With the idea explained, it's now just a matter of translating it into code:
import numpy as np
class Accumulator:
def __init__(self, size: int):
self.bits = np.zeros(size, dtype=np.bool)
self.carries = np.zeros(size, dtype=np.bool)
def __iadd__(self, incoming: np.ndarray):
assert len(incoming) == len(self.bits)
old_carries = np.copy(self.carries)
self.carries[1:] = maj(self.bits, incoming, old_carries)[:-1]
self.bits ^= incoming ^ old_carries
return self
def __int__(self):
result = bits_as_int(self.bits)
result += bits_as_int(self.carries)
result %= 2**len(self.bits) # We want fixed-width addition.
return result
def maj(a, b, c):
return (a & b) | (a & c) | (b & c)
def bits_as_int(bits: np.ndarray) -> int:
return sum(int(b) << k for k, b in enumerate(bits))
You can tell that the __iadd__
method is constant depth (in principle) because it never branches and it only uses broadcasting numpy operations.
Conclusion
There are number representations other than 2s complement integers, and some of these representations have adders with depths lower than what can be achieved in 2s complement. The specific number preresentation used in this blog post is a pair of 2s complement registers (the main register and the carry register) where the represented integer is the sum of the two registers. It is possible to add into this representation (from either an integer using the same representation or from a normal 2s complement integer) in constant depth.

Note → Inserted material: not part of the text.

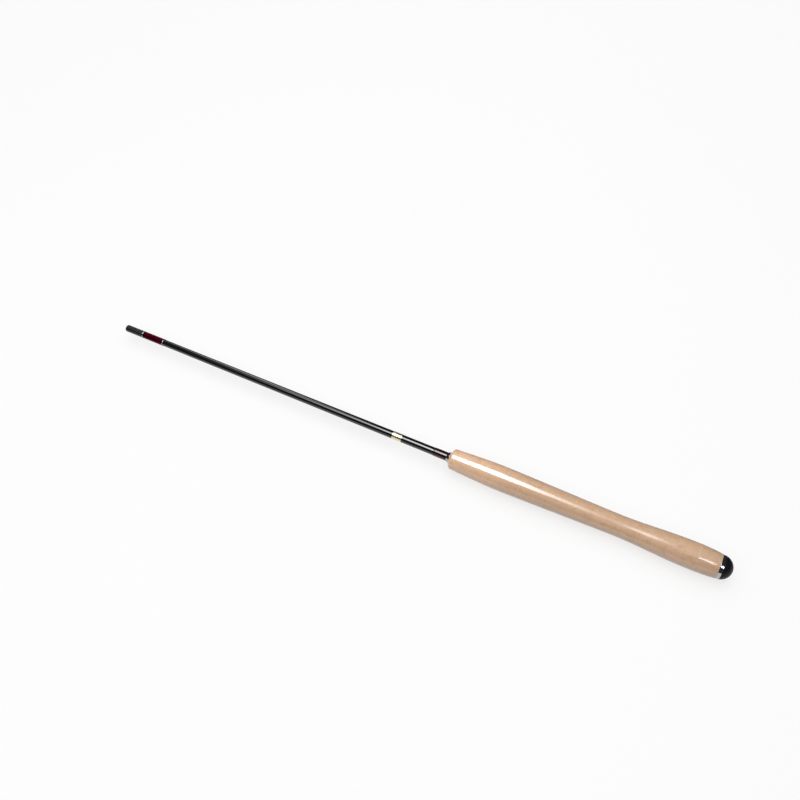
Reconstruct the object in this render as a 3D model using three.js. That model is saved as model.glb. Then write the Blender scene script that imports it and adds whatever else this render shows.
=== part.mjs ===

This "use a different representation with lower depth" idea feels like a thing that should already be known and named. But the closest I was able to find was "Use of delayed addition techniques to accelerate integer and floating-point calculations in configurable hardware" by Luo et al, which uses (I think) a representation with $\Theta(n \lg n)$ bits instead of the $2n$ bit representation I explained in this post. If someone knows a relevant paper or wikipedia page with previous work, please let me know. Update: thank you to peterderivaz for pointing out that this is known as a carry-save adder and dates all the way back to John von Neumann (wow).
Here's an interesting follow-up question for this post: are there quantum constant depth encoded adders? The quantum case is harder because you aren't allowed to leak information about the values that were added into the register (other than the final sum, obviously). You can't use a pair of registers the way I did in this post, because information leaks out via the way bits are distributed between the two registers. I just put out a paper on the arXiv that contains a construction for an $O(\lg \lg t)$ depth approximate encoded quantum adder (where $t$ is the number of additions you will perform). Can that depth be achieved with a deterministic adder instead of an (arbitrarily good) approximate adder? Can the depth be reduced further, all the way down to $O(1)$? I really don't know.